Im Sog der Winterstille

by Kristin Schmidt

Hans Schweizer stellt mit «Mal du pays – Bilder 2002-2003» zu Katharinen seine neuen Gemälde aus. Sie bieten ungewohnte und mitunter dennoch vertraute Blicke auf St. Gallen und Umgebung.

Der Winter gab seinen zweiten Einstand genau zum richtigen Zeitpunkt. St. Gallen bekam langsam eine Schneedecke, während in Katharinen eine Ausstellung mit neuen Bildern Hans Schweizers eröffnet wurde – mit Bildern, die verschneites Land zeigen. Und so, wie der Winter der städtischen und ländlichen Umgebung deren Farben nimmt und alles gleichmässig in neutrales Weiss hüllt, konzentriert sich der 1942 in Herisau geborene Künstler in seinen jüngsten Werken auf wenige Töne. Einige der über dreissig ausgestellten Arbeiten sind vollständig in Abstufungen von kräftigem Rosarot gemalt, andere in Türkis und wieder andere in Blaugrün oder Violett, allesamt Farben also, die für Landschaftsdarstellungen zunächst ungewohnt wirken, insbesondere wenn sie ausschliesslich verwendet werden.

Doch genau diese seltsame Monochromie verleiht den Bildern eine eigentümliche, aber nachvollziehbare Atmosphäre. Sie strahlen dadurch eine spürbare Stille aus, so wie auch die dicke winterliche Schneedecke die Geräusche dämpft und die Welt unwirklich, verzaubert wirkt. Das gilt ebenso für die Scheune im Niemandsland wie für den symbolträchtig einsam auf weiter Flur stehenden Baum oder das schemenhaft in einer Parklandschaft auftauchende Anwesen. Nie deutet etwas auf die Anwesenheit von Tieren oder Menschen hin. Nicht einmal wenn Hans Schweizer sich vom Land weg hinein in die städtische Welt begibt, ist das anders. In einem Hochhausturm brennt ein einziges Licht, in einem anderen gar keines. Die Türme wirken wie Monolithen in einer menschenleeren Einöde. Sogar der Turm des St. Galler Postgebäudes bekommt etwas Geisterhaftes, dunkel ragt er vor ebenso dunklem Hintergrund auf und blickt mit der erleuchteten Uhr in die Nacht. Nächtliche Stimmung breitet sich auch über dem Waldessaum aus. Hier erinnern die dicht stehenden Bäume zwar einerseits an die alte Liedzeile «Still steht der Wald und schweiget», andererseits drängen sich ganz zeitgenössische Eindrücke auf, erinnern die hell vor dunklem Hintergrund stehenden Bäume doch an nächtliche Autofahrten, wenn die Scheinwerfer die Umgebung sekundenlang aus dem Dunkel holen, um sie gleich danach wieder im schwarzen Nichts verschwinden zu lassen.
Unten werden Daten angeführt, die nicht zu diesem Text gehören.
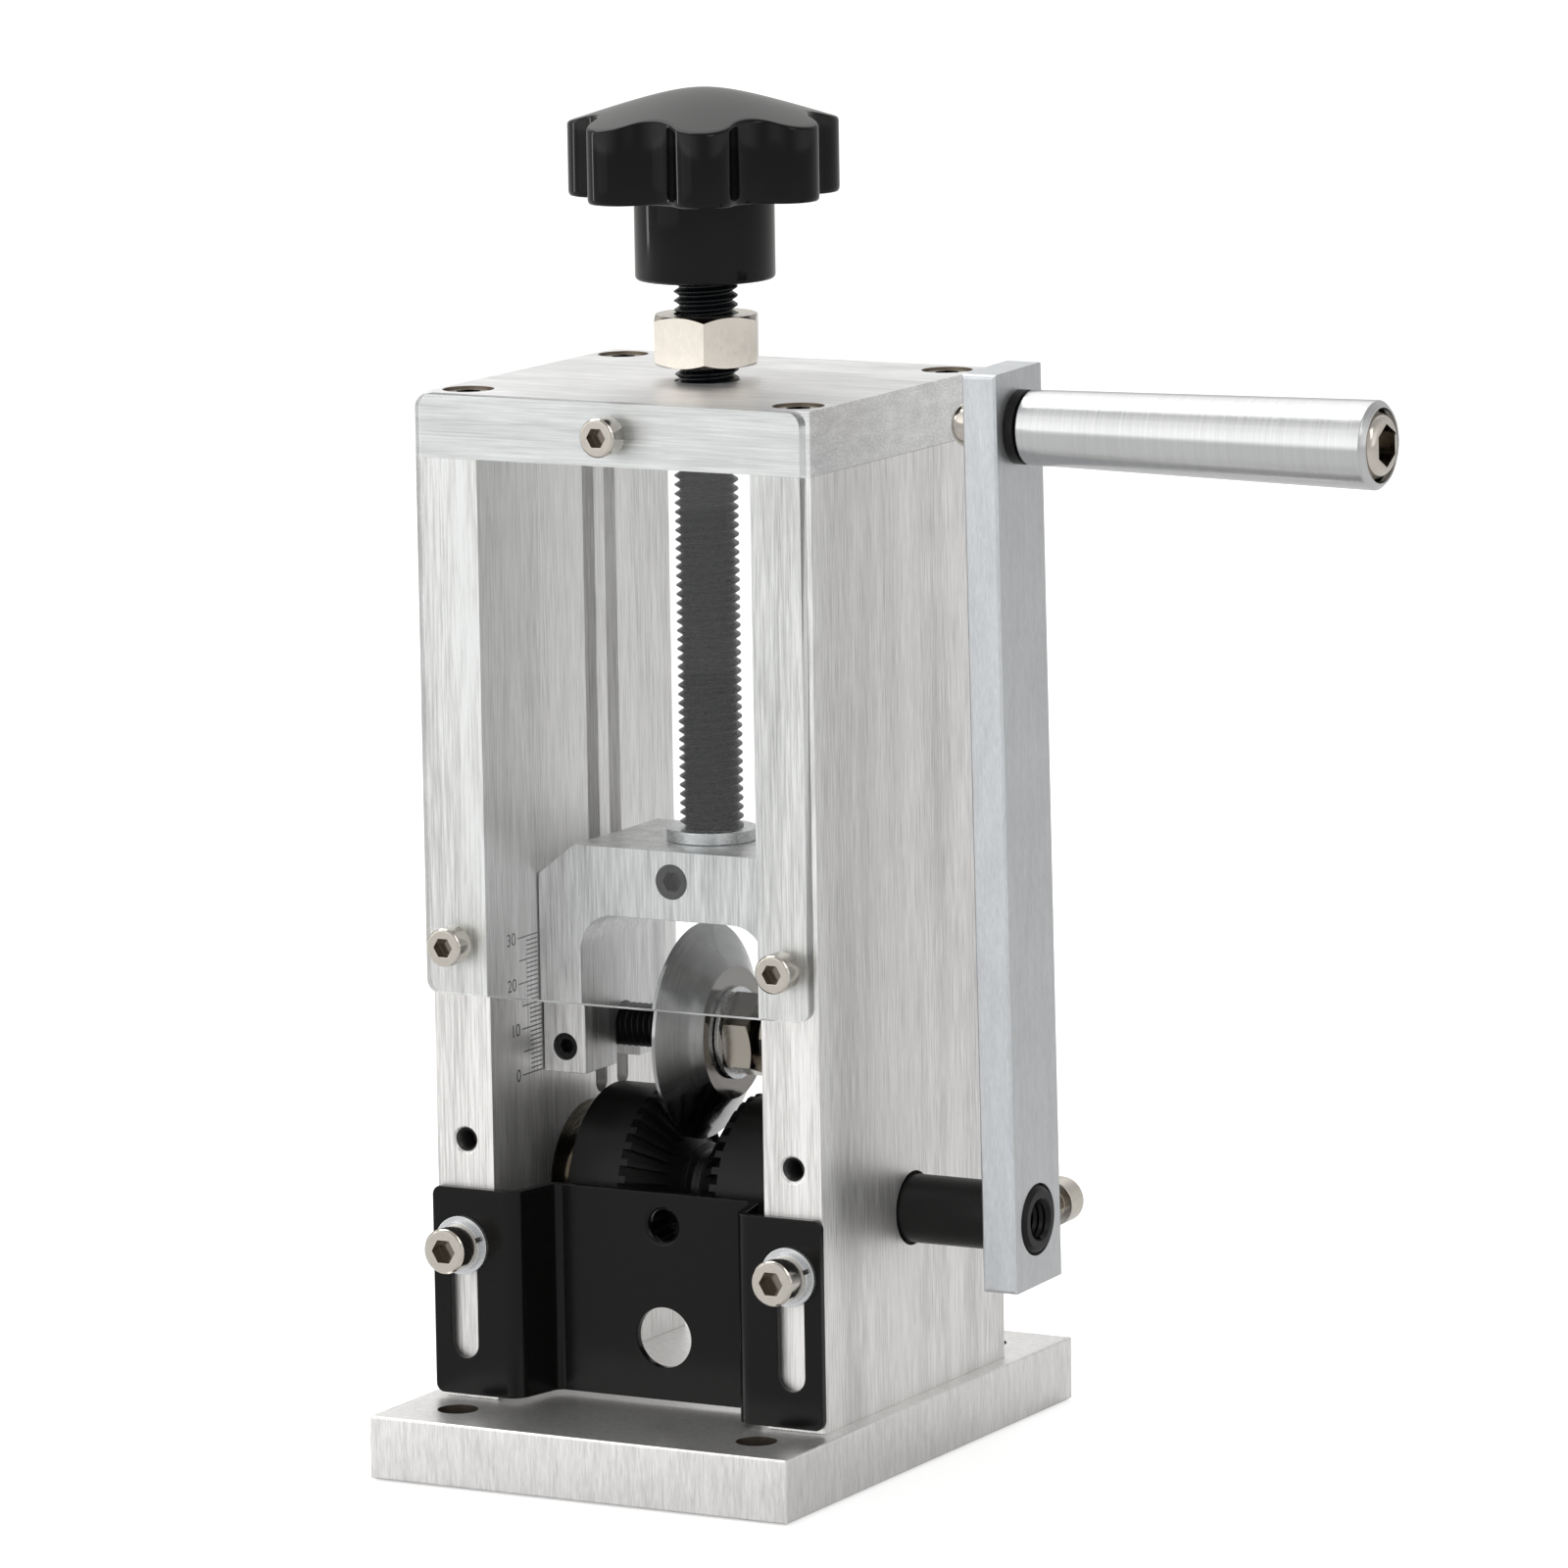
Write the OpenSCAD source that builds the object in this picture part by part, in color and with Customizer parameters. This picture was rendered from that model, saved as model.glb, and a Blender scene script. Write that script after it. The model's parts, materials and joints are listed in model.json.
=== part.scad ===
// Hand crank wire stripper.
// A cable is fed through the hole of the front bracket into the V groove of a toothed
// roller. The crank turns the roller, and a round blade above it, hung in a carrier that
// the star knob raises and lowers, slits the sheath. +X is the crank's side, -Y is the
// feed side, +Z is up. The origin is the centre of the base plate's underside.
// All sizes are in millimetres.

/* [Base plate] */
// Width that the base plate stands out beside each wall
base_side = 4; // [2:0.5:15]
// Depth that the base plate stands out before and behind the walls
base_end = 25; // [21:0.5:45]
// Thickness of the base plate
base_t = 14; // [12:1:20]
// Radius on the base plate's edges
base_edge_r = 0.6; // [0.3:0.1:2]
// Diameter of the four bench bolt holes
base_hole_d = 9; // [7:0.5:10]
// Distance of the bolt holes inward from the walls' outer faces
base_hole_in = 10.5; // [6:0.5:20]
// Distance of the bolt holes before and behind the walls
base_hole_out = 11.5; // [9:0.5:14]

/* [Walls and top plate] */
// Thickness of each side wall
wall_t = 14; // [13:0.5:16]
// Depth of the walls and of the top plate
wall_d = 84; // [80:1:96]
// Height of the walls
wall_h = 207; // [190:1:240]
// Clear width between the walls
inner_w = 67; // [66:0.5:69]
// Thickness of the top plate
top_t = 14; // [12:1:18]
// Distance of the top plate's screws from its front and back
top_screw_in = 8; // [8:0.5:16]
// Distance of the base plate's screws from the walls' front and back
base_screw_in = 14; // [10:0.5:24]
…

Auch die scheinbare Unschärfe der Dinge fügt sich in dieses Bild und erinnert gleichzeitig an einen anderen visuellen Effekt. Schweizers Gemälde besitzen filmischen Charakter. Wie Stills, die immer nur eine Momentaufnahme des grossen Ganzen sind, geben die Bilder ausschnitthaft die Landschaft wieder. Immer ist bewusst, dass dem kurzen Innehalten weiteres folgen wird. Die Präsentation unterstützt diesen Eindruck. Hans Schweizer hängt alle Werke mit nur wenigen Zentimetern Zwischenraum aneinander. Bilder mit gleicher Farbigkeit bilden geschlossene Blöcke innerhalb dieser Reihung. Es entsteht ein Sog von Bild zu Bild zu Bild. Jedes Einzelne vermag zu fesseln ob seiner malerischen Qualität und der dargestellten Szenerie, doch schon zieht das nächste Werk die Aufmerksamkeit an. Auf diese Weise gelingt es Hans Schweizer, den durchaus nicht leicht zu bespielenden Raum zu meistern. Schweizer porträtiert die uns umgebende Welt zwischen St. Gallen, Herisau und Säntis in ihrer ganzen Ambivalenz. Hier ist nichts mehr das, was es zu sein scheint. Die Natur ist längst mehr Naherholungsgebiet statt unversehrter Lebensraum, die Stadt industrielles Ballungszentrum statt gewachsene Siedlung, die Landschaft mehr genutzte Umgebung denn gewachsene, homogene Lebenswelt. Hier wird gewohnt, gearbeitet und Tourismus betrieben. Die den Bildern dennoch eigene Poesie ist demnach auch weniger von Romantik als von zeitgenössischer, auf neuen Reizen beruhender Ästhetik geprägt.